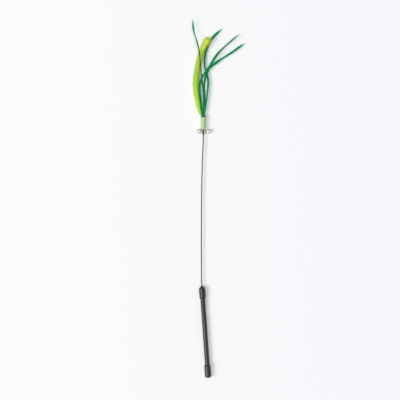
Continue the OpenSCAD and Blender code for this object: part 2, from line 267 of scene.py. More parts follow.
@dataclass(frozen=True)
class DrawnSteel(Finish):
    """Metal wire, cold drawn: a long soft sheen, fine lines along it and faint dark patches."""

    name: str = "spring_steel_drawn"
    slot: str = "spring_steel"
    bright: str = "#48484B"
    dull: str = "#343437"
    line_mm: float = 0.12
    patch_mm: float = 3.0
    smooth: float = 0.26
    rough: float = 0.42

    def material(self) -> bpy.types.Material:
        """Builds the drawing lines and the oxide patches."""
        material, tree, shader = self.start(Metallic=1.0)
        place = add_node(tree, "ShaderNodeTexCoord").outputs["Object"]
        drawn = add_node(tree, "ShaderNodeMapping", {"Vector": place, "Scale": (1, 0.03, 1)})
        lines = add_node(tree, "ShaderNodeTexNoise", {
            "Vector": drawn, "Scale": PER_MM / self.line_mm, "Detail": 2.0})
        patches = add_node(tree, "ShaderNodeTexNoise", {
            "Vector": place, "Scale": PER_MM / self.patch_mm, "Detail": 4.0, "Roughness": 0.6})
        tone = add_node(tree, "ShaderNodeMix", {
            0: patches, 6: linear(self.bright), 7: linear(self.dull)}, data_type="RGBA")
        gloss = add_node(tree, "ShaderNodeMapRange", {
            "Value": patches, "From Min": 0.3, "From Max": 0.7,
            "To Min": self.smooth, "To Max": self.rough})
        bump = add_node(tree, "ShaderNodeBump", {
            "Strength": 0.3, "Distance": 0.00001, "Height": lines})
        feed(tree, shader, {"Base Color": tone.outputs[2], "Roughness": gloss, "Normal": bump})
        return material


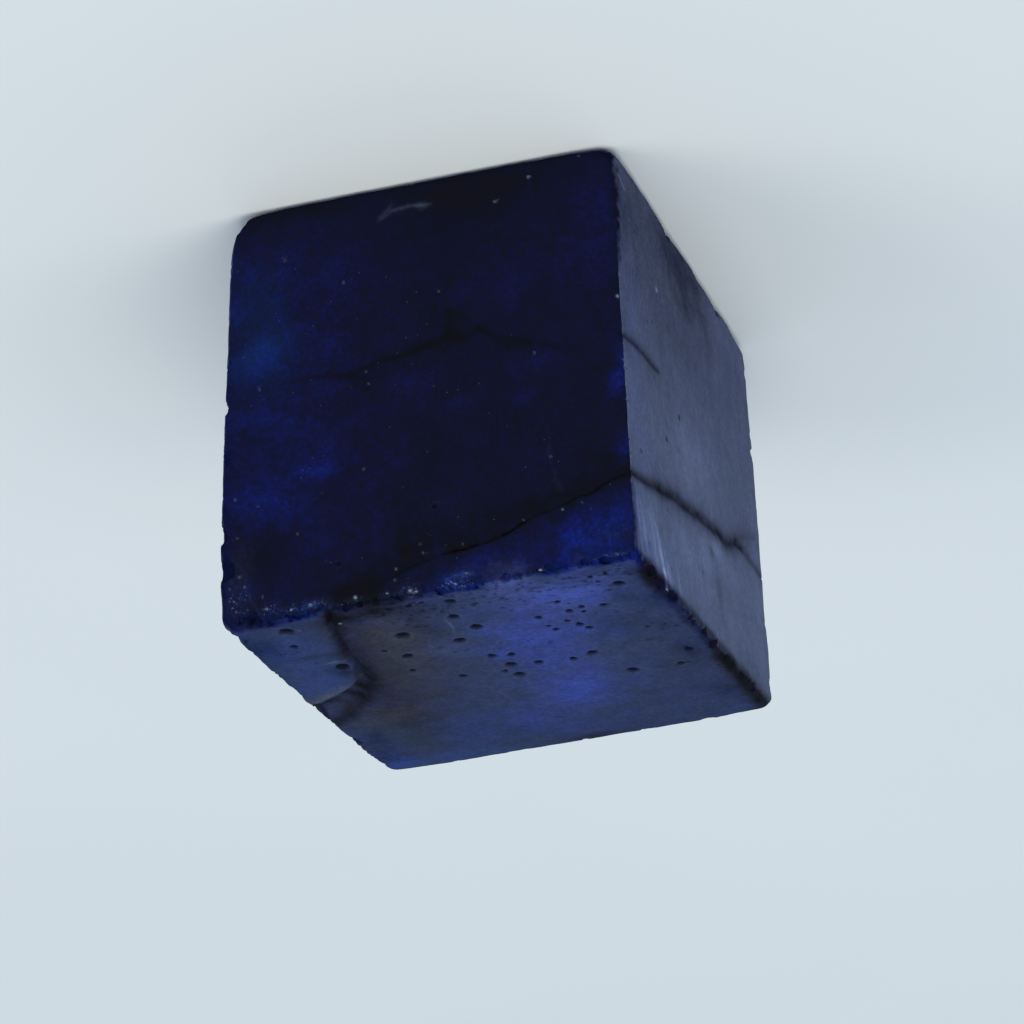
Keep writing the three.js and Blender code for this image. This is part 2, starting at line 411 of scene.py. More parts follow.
@dataclass(frozen=True)
class Chip(EdgeMark):
    """A shell-shaped chip out of an edge.

    Args:
        place: Where it is along the edge, by the coordinate of the edge's own axis.
        length: How long it is along the edge.
        depth: How deep it is at its middle.
        lean: 0 where it faces as the second side does, 1 as the first does.
        seed: Sets its outline apart from others.
        scar: How strong the scar's own tone is.
        ragged: How uneven its outline is.
        scoop: Its radius across the edge, in depths.
        ripple: How high the ripples along it stand, as a share of its radius.
    """

    place: float
    length: float
    depth: float
    lean: float
    seed: float
    scar: float = 1.0
    ragged: float = 0.18
    scoop: float = 2.4
    ripple: float = 0.035

    def work(self, skin: Skin) -> None:
        """Moves the points inside the scoop out to its wall, and paints the scar.

        Args:
            skin: The stone's surface.
        """
        start, end = skin.block.edge_ends(skin.block.edge(*self.between))
        run = end - start
        axis = int(np.argmax(np.abs(run)))
        point = start + run * (self.place - start[axis]) / run[axis]
        run /= np.linalg.norm(run)
        first, second = (skin.block.faces[side].normal for side in self.between)
        out = self.lean * first + (1 - self.lean) * second
        out -= run * (out @ run)
        out /= np.linalg.norm(out)
        radius = self.scoop * self.depth
        centre = point + out * (radius - self.depth)
        near = np.linalg.norm(skin.points - centre, axis=1) < 1.5 * max(self.length / 2, radius)
        offset = skin.points[near] - centre
        axes = np.stack([run / (self.length / 2), out / radius, np.cross(out, run) / radius])
        reach = np.linalg.norm(offset @ axes.T, axis=1)
        rough = 1 + self.ragged * grain(skin.points[near], 1.3 / self.depth**0.5, self.seed, 3)
        rough += self.ripple * np.sin(2.6 / self.depth * (offset @ run))
        inside = reach < rough
        stretch = np.where(inside, rough / np.maximum(reach, 1e-6), 1)
        moved = offset * (stretch - 1)[:, None]
        skin.points[near] += moved
        depth = np.linalg.norm(moved, axis=1)
        skin.add(SCAR, near, self.scar * rise(0.02, 0.4 * self.depth, depth))


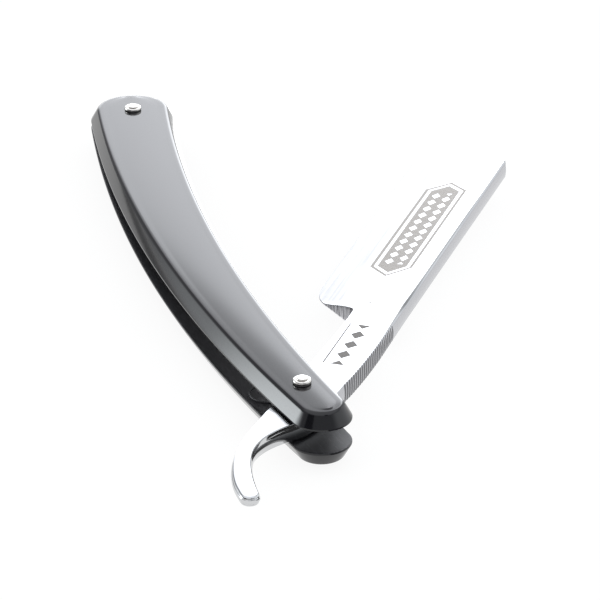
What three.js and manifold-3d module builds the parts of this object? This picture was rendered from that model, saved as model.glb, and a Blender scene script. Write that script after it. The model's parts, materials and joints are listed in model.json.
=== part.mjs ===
// A straight razor: a hollow-ground blade with a curved tail, folding between two bowed scales.
// Millimetres, +Z up. The pivot pin stands on the origin, the lower end of it is at Z = 0, and the
// wedge pin lies on +Y. The blade is drawn part open, turned clockwise from the handle.
import * as THREE from "three";
import { mergeVertices } from "three/addons/utils/BufferGeometryUtils.js";
import Module from "manifold-3d";

const wasm = await Module();
wasm.setup();

// ---- Driving dimensions ----

const PIN_SPACING = 132.6; // pivot pin to wedge pin
const HANDLE_SAGITTA = 5.4; // how far the handle's centre line bows out of the line of the pins
const NEAR_END = { s: -8.2, radius: 4.1 }; // flat of the pivot end: centre along the arc, radius
const FAR_END = { s: 134.7, radius: 7.1 }; // flat of the wedge end
const BELLY = 0.3; // extra half-width in the middle of the handle

const SCALE_THICKNESS = 3.2;
const BEVEL_INSET = 1.55; // the sloping side of a scale, seen from above
const LIP_HEIGHT = 0.35; // upright edge below the sloping side
const GAP_AT_PIVOT = 4.5; // clear space between the scales
const GAP_AT_WEDGE = 1.4;

const OPEN_ANGLE = 33.4; // degrees from the handle's line to the blade, as drawn
const BLADE_THICKNESS = 3.8; // along the spine and tang
const TAIL_TIP_THICKNESS = 1.9;
const SPINE_X = 6.7; // blade frame: X towards the spine, Y towards the nose
const EDGE_X = -12.2;
const NOSE_Y = 115.4;
const SHANK_EDGE_X = -2.4;
const HEEL_Y = 38.4;
const WHEEL_RADIUS = 80; // the hollow on each side is ground by a wheel of this radius
const WHEEL_CORNER = 7; // rounding of the wheel's side, which shapes the end of the hollow
const WHEEL_TOUCH = 1; // where the hollow is thinnest, in from the edge
const WEB_THICKNESS = 0.16;
const HOLLOW_START_Y = 39;
const GRIP_NOTCHES = { first: 8.5, pitch: 1.05, count: 26, depth: 0.22 };

const PIN_RADIUS = 0.75;
const HOLE_RADIUS = 0.8;
const COLLAR_RADIUS = 1.725;
const PEEN_RADIUS = 1.1;
const PIVOT_HEAD = { collar: 0.85, peen: 0.33 }; // heights above the scale
const WEDGE_HEAD = { collar: 0.66, peen: 0.26 };
const SEAT_GAP = 0.03; // between faces that rest on each other
const COLLAR_SEAT = 0.07; // a collar rests on the high side of a scale that slopes under it
const WASHER_RADIUS = 3.6;
const WASHER_THICKNESS = 0.25;
const WEDGE_START_S = 119; // the wedge reaches from here to the far end, clear of the folded blade
const WEDGE_INSET = 1.1; // in from the edge of the scales

const ROUND_SEGMENTS = 32;
const MID_Z =
  GAP_AT_PIVOT / 2 + SCALE_THICKNESS + COLLAR_SEAT + PIVOT_HEAD.collar + SEAT_GAP + PIVOT_HEAD.peen;

// ---- Materials ----

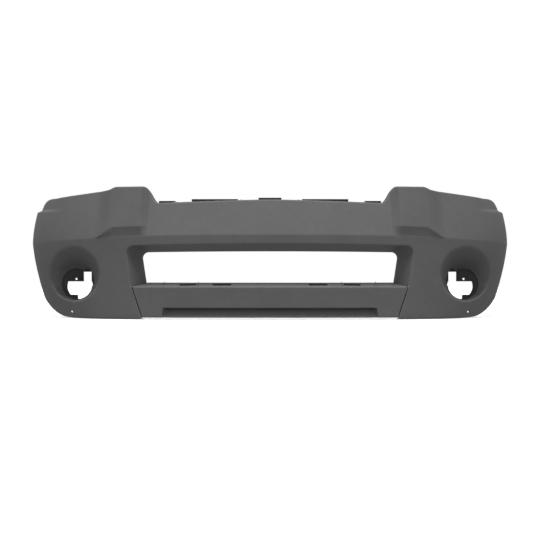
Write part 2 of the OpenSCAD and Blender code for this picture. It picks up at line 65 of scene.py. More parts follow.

__________________________________________________

- **WHAT TO PRODUCE**:
Find every line in the records above that contains the word "this", and copy each one.

- **RESPONSE**:
Continue the OpenSCAD and Blender code for this object: part 2, from line 267 of scene.py. More parts follow.
Keep writing the three.js and Blender code for this image. This is part 2, starting at line 411 of scene.py. More parts follow.
What three.js and manifold-3d module builds the parts of this object? This picture was rendered from that model, saved as model.glb, and a Blender scene script. Write that script after it. The model's parts, materials and joints are listed in model.json.
const WHEEL_RADIUS = 80; // the hollow on each side is ground by a wheel of this radius
Write part 2 of the OpenSCAD and Blender code for this picture. It picks up at line 65 of scene.py. More parts follow.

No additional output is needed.